Let $\mu$ and $\nu$ be two measures on the $\sigma$-Borel set $\mathcal{B}(\mathbb{D}^n)$.
We say that $\mu$ is a representing measure for some point $z \in \mathbb{D}^n$, if
$$\forall_{u \in A(\mathbb{D}^n)} \quad u(z) = \int u d\mu$$
where $A(\mathbb{D}^n)$ is the polydisc algebra.
We say that $\nu$ is singular with respect to $\mu$, if there are such two disjoint sets $A, B \subset \mathbb{D}^n$ that $A \cup B = \mathbb{D}^n$ and $\nu(A) = 0$, $\mu(B) = 0$. We denote $\nu \perp \mu$.
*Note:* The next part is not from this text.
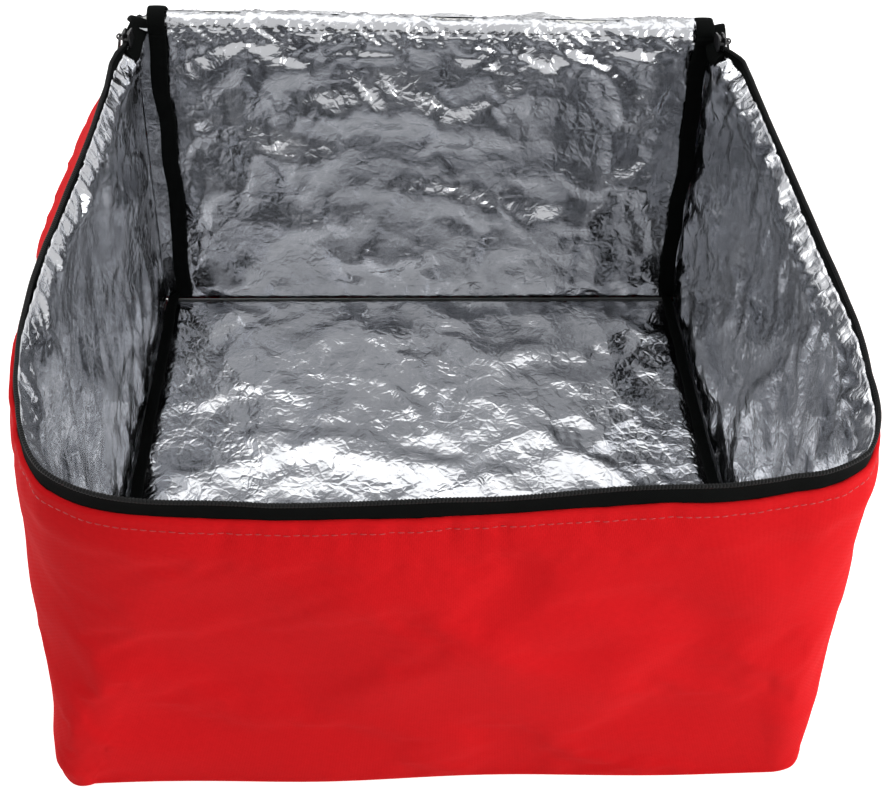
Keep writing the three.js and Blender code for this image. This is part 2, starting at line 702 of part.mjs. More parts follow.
// Lid, drawn closed: measured from the hinge line, its front towards -Y
const lidRear = hingeY - LID_STANDOFF;
const lidFoamInset = COIL_DEPTH + LID_INSET;
const lidSkinInset = lidFoamInset - PLY_GAP - TAPE;
const lidFoilBottom = hingeHeight - lidHalfThick;
const lidFoamBottom = lidFoilBottom + FOIL + PLY_GAP;
const lidSkinBottom = lidFoamBottom + FOAM + PLY_GAP;
const lidTop = lidSkinBottom + SKIN;

function lidPly(inset, bottom, top) {
  const path = pathBetween(mouthPlace(lidRear), 5 - mouthPlace(lidRear));
  const outline = path.map((u) => wallPoint(u, WALL_HEIGHT, inset)).map(({ x, y }) => new THREE.Vector2(x, y - hingeY));
  outline[0].y = -LID_STANDOFF;
  outline[outline.length - 1].y = -LID_STANDOFF;
  return plate(outline, bottom - hingeHeight, top - hingeHeight);
}

const lidTapeInset = LID_INSET - PLY_GAP - TAPE / 2;
const lidTapeLine = [
  [0, lidCoilTop + PLY_GAP],
  [0, lidCoilTop + LID_TAPE_STRAIGHT],
  [-lidTapeInset, lidFoilBottom],
  [-lidTapeInset, lidSkinBottom - PLY_GAP],
];
const lidZipPath = pathBetween(mouthPlace(hingeY - LID_TAPE_START), 5 - mouthPlace(hingeY - LID_TAPE_START));

function lidZipTape() {
  const geometry = sweep(tapeSection(lidTapeLine), mouthFrames(lidZipPath, COIL_DEPTH));
  return geometry.translate(0, -hingeY, -hingeHeight);
}

function lidZipCoil() {
  const geometry = sweep(coilSection(lidCoilBottom, lidCoilTop), mouthFrames(lidZipPath, COIL_DEPTH));
  return geometry.translate(0, -hingeY, -hingeHeight);
}

// Thrown back, the lid's far edge rests on the floor, and this is its slope there in radians.
const lidReach = hingeY - wallPoint(2.5, WALL_HEIGHT, lidSkinInset).y;
const lidUnderside = lidTop - hingeHeight;
const lidSlope =
  Math.asin((hingeHeight - LID_FLOOR_CLEARANCE) / Math.hypot(lidReach, lidUnderside)) -
  Math.atan2(lidUnderside, lidReach);

const finish = (color, roughness, metalness = 0) => new THREE.MeshStandardMaterial({ color, roughness, metalness });
const redSkin = finish(0xc9181f, 0.75);
const blackTape = finish(0x0d0f0e, 0.85);
const foilFace = finish(0xc4c6c9, 0.25, 0.9);
const whiteFoam = finish(0xf0f0ee, 0.9);
const greyBoard = finish(0xb9bcc0, 0.6);
const blackMetal = finish(0x1a1a1b, 0.4, 0.6);

function mesh(name, geometry, material) {
  const made = new THREE.Mesh(geometry, material);
  made.name = name;
  return made;
}

const bag = new THREE.Group();
bag.name = "insulated_bag";
const midCorner = 1.5;
const buttGap = 0.004;
const skinHeights = [...wallHeights, WALL_HEIGHT + SKIN_TURNOVER];
const foilHeights = [...wallHeights, WALL_HEIGHT + FOIL_TURNOVER];
const foamPly = (from, to) => wallPly(pathBetween(from, to), wallHeights, foamOuter, foamInner);

bag.add(
  mesh("outer_wall_wrap", wallPly(wallPath, skinHeights, 0, SKIN), redSkin),
  mesh("outer_back_panel", backPly(0, SKIN), redSkin),
  mesh("outer_base_panel", plate(baseOutline(0, 0, backFace), 0, SKIN), redSkin),
  mesh("foam_left", foamPly(0, midCorner - buttGap), whiteFoam),
  mesh("foam_front", foamPly(midCorner + buttGap, 5 - midCorner - buttGap), whiteFoam),
  mesh("foam_right", foamPly(5 - midCorner + buttGap, 5), whiteFoam),
  mesh("foam_back", backPly(foamOuter, foamInner), whiteFoam),
  mesh("lining_wall_wrap", wallPly(wallPath, foilHeights, foilOuter, foilInner), foilFace),
  mesh("lining_back", backPly(foilOuter, foilInner), foilFace),
);

const baseLayer = (bottom, top) => plate(baseOutline(top, baseInset, baseBack), bottom, top);
bag.add(
  mesh("foam_base", baseLayer(wallBottom, baseFoamTop), whiteFoam),
  mesh("base_board", baseLayer(boardBottom, boardTop), greyBoard),
  mesh("lining_base", floorFoil(), foilFace),
  mesh("seam_binding", seamBinding(), blackTape),
  mesh("body_zip_tape", bodyZipTape(), blackTape),
  mesh("body_zip_coil", bodyZipCoil(), blackTape),
  mesh("hinge_fold", hingeFold(), foilFace),
);

for (const [word, side] of [
  ["left", -1],
  ["right", 1],
]) {
  bag.add(
    mesh(`${word}_zip_stop`, zipStop(side), blackMetal),
    mesh(`${word}_zip_end`, zipEnd(side), blackTape),
    mesh(`${word}_handle_front_patch`, webbingPatch(side, -1), blackTape),
    mesh(`${word}_handle_rear_patch`, webbingPatch(side, 1), blackTape),
    mesh(`${word}_handle_loop`, webbingLoop(side), blackTape),
  );
  const { rest, along } = sliderTrack(side);
  const slider = new THREE.Group();
  slider.name = `${word}_slider`;
  slider.position.copy(rest);
  slider.rotation.z = Math.atan2(along.y, along.x);
  const body = mesh(`${word}_slider_body`, sliderBody(), blackMetal);
  const pull = mesh(`${word}_slider_pull`, pullTab(), blackMetal);
  body.rotation.x = side < 0 ? Math.PI : 0;
  pull.rotation.x = side * radians(PULL_HANG);
  pull.position.y = side * pullAxisOut;
  slider.add(body, pull);
  bag.add(slider);
}

const lid = new THREE.Group();
lid.name = "lid";
lid.position.set(0, hingeY, hingeHeight);
lid.rotation.x = -(Math.PI + lidSlope);
lid.add(
  mesh("lid_outer_panel", lidPly(lidSkinInset, lidSkinBottom, lidTop), redSkin),
  mesh("lid_foam", lidPly(lidFoamInset, lidFoamBottom, lidFoamBottom + FOAM), whiteFoam),
  mesh("lid_lining", lidPly(lidFoamInset, lidFoilBottom, lidFoilBottom + FOIL), foilFace),
  mesh("lid_zip_tape", lidZipTape(), blackTape),
  mesh("lid_zip_coil", lidZipCoil(), blackTape),
);
bag.add(lid);

export default bag;
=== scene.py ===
"""An insulated carrier bag, 400 x 400 mm on the floor, that stands open with its lid thrown back.
A matt red woven skin, foam and a bright foil lining are sewn together at a black coil zip. Sizes are in
millimetres until a mesh is made, and +Y is the back, where the lid turns on a fold of the cloth."""
import math

import bmesh
import bpy
import numpy as np
from mathutils import Matrix, Vector


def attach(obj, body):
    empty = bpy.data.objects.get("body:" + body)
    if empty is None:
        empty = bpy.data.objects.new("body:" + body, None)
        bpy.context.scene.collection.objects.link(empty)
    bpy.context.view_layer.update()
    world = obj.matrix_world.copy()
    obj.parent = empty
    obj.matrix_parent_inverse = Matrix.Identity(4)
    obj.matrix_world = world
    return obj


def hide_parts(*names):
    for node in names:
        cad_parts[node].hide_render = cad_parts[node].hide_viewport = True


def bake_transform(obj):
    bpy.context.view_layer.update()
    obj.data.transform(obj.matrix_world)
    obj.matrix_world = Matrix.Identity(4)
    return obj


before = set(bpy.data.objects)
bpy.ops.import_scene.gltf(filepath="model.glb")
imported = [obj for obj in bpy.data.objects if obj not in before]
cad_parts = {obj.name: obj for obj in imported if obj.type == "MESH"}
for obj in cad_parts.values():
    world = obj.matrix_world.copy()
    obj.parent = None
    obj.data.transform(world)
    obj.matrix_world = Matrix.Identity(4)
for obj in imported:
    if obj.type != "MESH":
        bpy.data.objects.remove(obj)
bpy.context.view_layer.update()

MM = 0.001

# The bag's outline on the floor and at the mouth
BASE_WIDTH = 400
BASE_DEPTH = 400
BASE_CORNER = 16
MOUTH_BACK_WIDTH = 384
MOUTH_WIDTH = 412
MOUTH_CORNER_ACROSS = 100
MOUTH_CORNER_ALONG = 112.5
MOUTH_CORNER_FULLNESS = 2.8
MOUTH_FRONT_TAPER = 1.5
FRONT_BOW = 5.5
WALL_HEIGHT = 217
SIDE_SWELL = 8
FRONT_SWELL = 5
BACK_SWELL = 3
SWELL_SKEW = 1.9

# Depths of the plies behind the skin's face, and the layers of the base
PLY_GAP = 0.3
FOAM_OUTER = 1.3
FOAM_INNER = 5.8
FOIL_INNER = 6.8
BASE_INSET = 7.6
FLOOR_FOIL_TOP = 10.1
SKIN_THICK = 0.9
LID_SKIN_THICK = 0.8
FOLD_SKIN_THICK = 0.7
FOIL_THICK = 0.25

# The back wall, the hinge line over it and the lid
BACK_FACE = 200
WRAP_END = 192.9
CORNER_RADIUS = 7
HINGE_Y = 196.6
HINGE_HEIGHT = 243
HINGE_WIDTH = 336
HINGE_SHOULDER = 5
BACK_TOP = 235.35
LID_STANDOFF = 5.5
LID_TOP = 246.25
LID_SKIN_INSET = 10.4
LID_FOAM_INSET = 11.5
LID_FLOOR_CLEARANCE = 0.4
LID_TAPE_START = 22
LID_CORNER_DROOP = 7
LID_ZIP_TUCK = 7
LID_TAPE_INSET = 4.8

# Zip, webbing and binding
ZIP_DEPTH = 6
BODY_COIL_BOTTOM = 229.6
BODY_COIL_TOP = 232.0
LID_COIL_BOTTOM = 233.6
LID_COIL_TOP = 236.0
COIL_THICK = 2.0
COIL_PITCH = 1.55
TAPE_THICK = 0.8
CORNER_TAPE_WIDTH = 12.5
CORNER_TAPE_THICK = 1.8
WEBBING_WIDTH = 30
WEBBING_THICK = 1.8
LOOP_SPACING = 130
LOOP_CENTRE_BACK = 10
LOOP_HEIGHT = 150
LOOP_DROP = 112
PATCH_HEIGHT = 58
PATCH_GAP = 0.5
LOOP_GAP = 1.5
BINDING_WIDTH = 11
BINDING_THICK = 1.5
BINDING_TILT = math.radians(35)
BINDING_SET_IN = 7
BINDING_ZONE = 26
RIGHT_END_OUT = 6.3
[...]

A null set is a non-zero set $E$ with measure zero. In this case, because we are in the $n$ dimensional case, we will be talking of $E := E_1 \times \ldots \times E_n$, where $E_i$ is a null-set each.
My questions:
Is it always the case, that a measure $\nu$ singular with respect to all representing measures $\mu$ for some point $z \in \mathbb{D}^n$ is always concentrated on $E$?
We know, that $\mu$ will be a Henkin measure. But what about $\nu$? Will it also be a Henkin measure?
I tried finding some information about this topic, but unfortunately, I wasn't able to find any papers which could be useful for me, even after searching for hours. I really hope someone will be able to help me here.